Creating a 4.7-mile streetcar line along Columbia Pike corridor and, later, an additional segment that would take it down the Crystal City/Potomac Yard corridor became a hot-button issue in Arlington County’s November 2014 elections that ended in a bitter defeat for transit advocates.
Arlington County officials cancelled the program, after the re-election to the county board of Independent candidate John Vihstadt, who made opposition to the streetcar a centerpiece of his campaign, saying the project would cost $500 million to build and $8 million a year to operate. He favored a bus rapid transit solution instead.
The cancellation was totally about politics, according to streetcar activist John Snyder, founder of the citizen support group Arlington Streetcar Now. “Opposition to the streetcar was successful but dishonest politics,” he says, adding that those who opposed it claimed that money for the streetcar development would come from funding for school construction.
The streetcar plan, he says, was to use funding that by law can only be used for transit improvements, including about $130 million from the state, plus the largest share from a surtax levied only on commercial properties, that can also only be used for transit improvements.

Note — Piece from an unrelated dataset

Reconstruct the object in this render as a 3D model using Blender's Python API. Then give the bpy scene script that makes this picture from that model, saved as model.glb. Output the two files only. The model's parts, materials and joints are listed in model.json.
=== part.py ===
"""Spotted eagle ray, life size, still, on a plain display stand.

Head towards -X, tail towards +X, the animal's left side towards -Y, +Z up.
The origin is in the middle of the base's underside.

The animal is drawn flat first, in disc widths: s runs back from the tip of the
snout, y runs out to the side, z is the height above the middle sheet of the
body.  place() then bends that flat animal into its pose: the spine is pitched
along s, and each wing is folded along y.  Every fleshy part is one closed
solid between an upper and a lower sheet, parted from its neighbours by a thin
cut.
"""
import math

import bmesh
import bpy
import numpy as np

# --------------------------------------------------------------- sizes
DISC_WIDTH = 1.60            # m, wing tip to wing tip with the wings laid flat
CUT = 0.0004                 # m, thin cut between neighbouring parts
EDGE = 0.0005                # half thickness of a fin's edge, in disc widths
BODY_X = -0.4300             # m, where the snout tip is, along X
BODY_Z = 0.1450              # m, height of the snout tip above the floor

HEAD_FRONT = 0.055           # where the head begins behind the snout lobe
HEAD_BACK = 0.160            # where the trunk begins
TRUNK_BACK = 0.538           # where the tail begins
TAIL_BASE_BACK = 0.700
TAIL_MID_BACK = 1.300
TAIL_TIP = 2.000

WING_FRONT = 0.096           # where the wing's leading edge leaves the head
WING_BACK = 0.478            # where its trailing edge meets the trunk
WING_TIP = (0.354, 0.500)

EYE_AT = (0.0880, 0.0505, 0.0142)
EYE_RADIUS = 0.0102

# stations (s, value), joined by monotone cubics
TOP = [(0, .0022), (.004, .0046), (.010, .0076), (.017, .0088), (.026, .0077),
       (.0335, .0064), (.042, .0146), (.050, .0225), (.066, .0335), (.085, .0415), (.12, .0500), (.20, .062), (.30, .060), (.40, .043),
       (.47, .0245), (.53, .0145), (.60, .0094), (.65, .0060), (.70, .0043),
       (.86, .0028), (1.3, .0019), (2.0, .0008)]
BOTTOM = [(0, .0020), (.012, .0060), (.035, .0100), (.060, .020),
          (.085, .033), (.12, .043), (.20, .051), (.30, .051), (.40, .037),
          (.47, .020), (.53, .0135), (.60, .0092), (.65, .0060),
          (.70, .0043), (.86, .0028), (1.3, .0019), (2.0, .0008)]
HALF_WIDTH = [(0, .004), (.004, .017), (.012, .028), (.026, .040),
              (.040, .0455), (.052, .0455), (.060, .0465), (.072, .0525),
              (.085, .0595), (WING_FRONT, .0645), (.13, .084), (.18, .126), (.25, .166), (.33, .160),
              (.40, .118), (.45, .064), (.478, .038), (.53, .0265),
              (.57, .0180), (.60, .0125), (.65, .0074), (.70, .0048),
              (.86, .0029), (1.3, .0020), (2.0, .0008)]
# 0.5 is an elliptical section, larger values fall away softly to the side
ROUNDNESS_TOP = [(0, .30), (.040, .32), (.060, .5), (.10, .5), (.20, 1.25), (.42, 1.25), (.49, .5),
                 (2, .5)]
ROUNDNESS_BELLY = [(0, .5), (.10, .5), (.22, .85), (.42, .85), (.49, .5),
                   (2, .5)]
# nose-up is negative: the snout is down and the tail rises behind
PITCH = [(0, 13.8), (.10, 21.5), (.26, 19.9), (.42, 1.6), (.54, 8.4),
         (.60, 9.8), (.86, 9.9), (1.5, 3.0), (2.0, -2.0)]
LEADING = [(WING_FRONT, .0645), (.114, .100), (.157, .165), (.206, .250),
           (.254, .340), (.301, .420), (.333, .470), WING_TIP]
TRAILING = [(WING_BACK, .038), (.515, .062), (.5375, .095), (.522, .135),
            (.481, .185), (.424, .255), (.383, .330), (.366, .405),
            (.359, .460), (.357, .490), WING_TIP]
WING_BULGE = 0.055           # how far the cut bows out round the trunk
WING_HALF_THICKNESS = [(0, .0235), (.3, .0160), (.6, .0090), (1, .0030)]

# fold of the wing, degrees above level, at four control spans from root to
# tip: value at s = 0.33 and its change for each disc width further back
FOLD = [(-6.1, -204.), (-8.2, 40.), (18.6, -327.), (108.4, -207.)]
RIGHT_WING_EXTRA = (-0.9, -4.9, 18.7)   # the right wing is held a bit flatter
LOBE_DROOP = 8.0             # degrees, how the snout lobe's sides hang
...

“The choice was made for streetcars because they presented the best transit option, particularly on the key factors of ridership—because people like streetcars better than buses—and capacity,” Snyder says.

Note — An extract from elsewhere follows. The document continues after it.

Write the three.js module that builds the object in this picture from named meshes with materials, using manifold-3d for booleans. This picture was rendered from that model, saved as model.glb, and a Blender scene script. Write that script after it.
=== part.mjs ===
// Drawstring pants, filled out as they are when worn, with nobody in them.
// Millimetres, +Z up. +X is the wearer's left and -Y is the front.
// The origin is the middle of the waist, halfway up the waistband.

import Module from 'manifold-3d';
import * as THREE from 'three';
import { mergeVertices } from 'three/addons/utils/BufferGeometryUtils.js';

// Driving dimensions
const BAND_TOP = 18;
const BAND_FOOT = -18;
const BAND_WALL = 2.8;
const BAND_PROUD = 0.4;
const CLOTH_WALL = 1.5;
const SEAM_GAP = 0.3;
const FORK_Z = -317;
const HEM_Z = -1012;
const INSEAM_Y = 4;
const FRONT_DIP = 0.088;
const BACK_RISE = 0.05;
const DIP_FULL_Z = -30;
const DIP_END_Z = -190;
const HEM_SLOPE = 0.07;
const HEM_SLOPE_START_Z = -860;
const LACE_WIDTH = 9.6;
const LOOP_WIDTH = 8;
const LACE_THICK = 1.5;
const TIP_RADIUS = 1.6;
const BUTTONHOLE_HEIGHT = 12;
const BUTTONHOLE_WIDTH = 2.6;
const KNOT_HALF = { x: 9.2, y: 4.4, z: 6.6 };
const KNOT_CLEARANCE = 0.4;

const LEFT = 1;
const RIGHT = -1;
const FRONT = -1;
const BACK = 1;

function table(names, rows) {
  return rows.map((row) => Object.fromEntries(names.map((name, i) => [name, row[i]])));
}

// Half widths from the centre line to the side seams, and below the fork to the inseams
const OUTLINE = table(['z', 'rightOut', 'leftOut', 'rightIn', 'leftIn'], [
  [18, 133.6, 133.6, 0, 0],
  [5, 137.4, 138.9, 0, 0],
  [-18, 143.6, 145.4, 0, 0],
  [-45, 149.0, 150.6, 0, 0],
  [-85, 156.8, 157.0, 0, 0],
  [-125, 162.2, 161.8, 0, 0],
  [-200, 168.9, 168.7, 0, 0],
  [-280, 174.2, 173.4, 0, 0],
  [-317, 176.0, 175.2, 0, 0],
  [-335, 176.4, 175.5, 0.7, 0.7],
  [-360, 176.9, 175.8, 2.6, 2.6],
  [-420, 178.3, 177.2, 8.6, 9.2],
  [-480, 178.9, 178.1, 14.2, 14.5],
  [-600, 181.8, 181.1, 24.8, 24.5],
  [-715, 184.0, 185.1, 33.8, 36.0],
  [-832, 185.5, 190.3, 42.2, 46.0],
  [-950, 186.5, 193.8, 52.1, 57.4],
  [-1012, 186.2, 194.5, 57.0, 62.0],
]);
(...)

The idea for a streetcar in high-density areas has been making headway across the country as more cities explore using them. They are cheaper to build and maintain than a metro subway line.

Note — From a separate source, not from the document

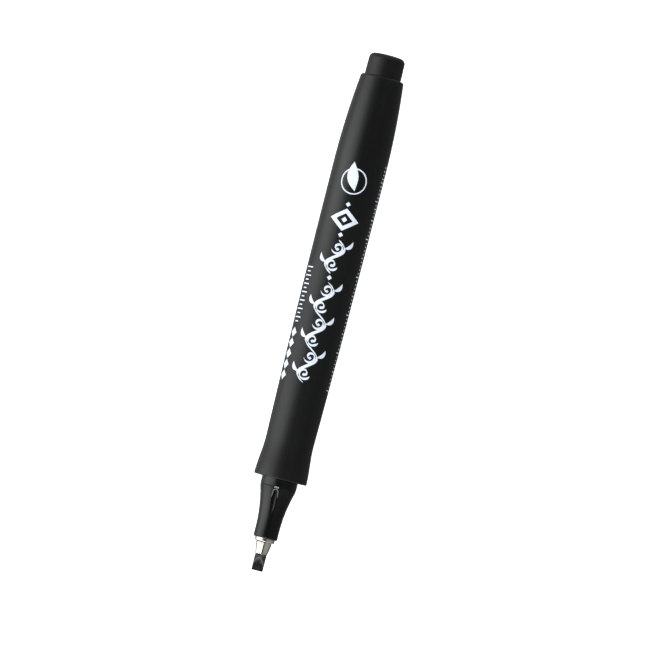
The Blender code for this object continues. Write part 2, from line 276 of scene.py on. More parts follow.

There are 16 streetcar lines currently operating in the U.S. from Los Angeles to Minneapolis to Dallas to Kansas City, and more are either planned or in early stages of development. “At the national level, there is a huge trend to streetcar development,” Guzzetti says. “There were two streetcar systems opened last year, there will be four opening this year, and in 2016 there will be six more.”
Locally, one controversial H Street streetcar, the first part of what is planned as an eight-line, 37-mile system in the District, is being tested but has no official start date.
But the debate goes on nationally about what is the better transit option between streetcar, light rail and bus rapid transit. The differences in cost between developing a bus rapid transit system and streetcar system can be a huge disadvantage.
According to the American Public Transportation Association, the capital cost per mile of a streetcar is as much as $75 million. It’s less than half that much for a bus rapid transit system.
Still, there are success stories. In Portland, home to the first modern streetcar system in the country, David DeCamp, a cofounder of Arlington Streetcar Now and the managing director of commercial real estate advisory firm Newmark, Grubb, Knight and Frank, says he saw how they built the tracks, how they replaced certain bus lines with streetcars and how people hopped on and off those streetcars for work, shopping or meeting friends. “I saw over $3 billion in new, tax-paying, mixed-use buildings constructed along the streetcar right of way,” he says. “Arlington’s streetcar would be fundamental to a neighborhood plan to preserve the largest remaining concentration of affordable apartments in the county.”
Arlington Streetcar Now is in hiatus, Snyder says, but members are still very active in working for the best transit solutions available for Columbia Pike and Crystal City. “Streetcars are a tool to build the community we envision, not the goal itself,” he says. Waiting for the problem to get so bad that the need is obvious is sometimes necessary, he says, but much more expensive. “But that seems to be the option here.”
The county needs to build the bus stations that have already been designed, he says. “Yet we have seen nothing like a contract award to show that the county is actually moving forward on that.”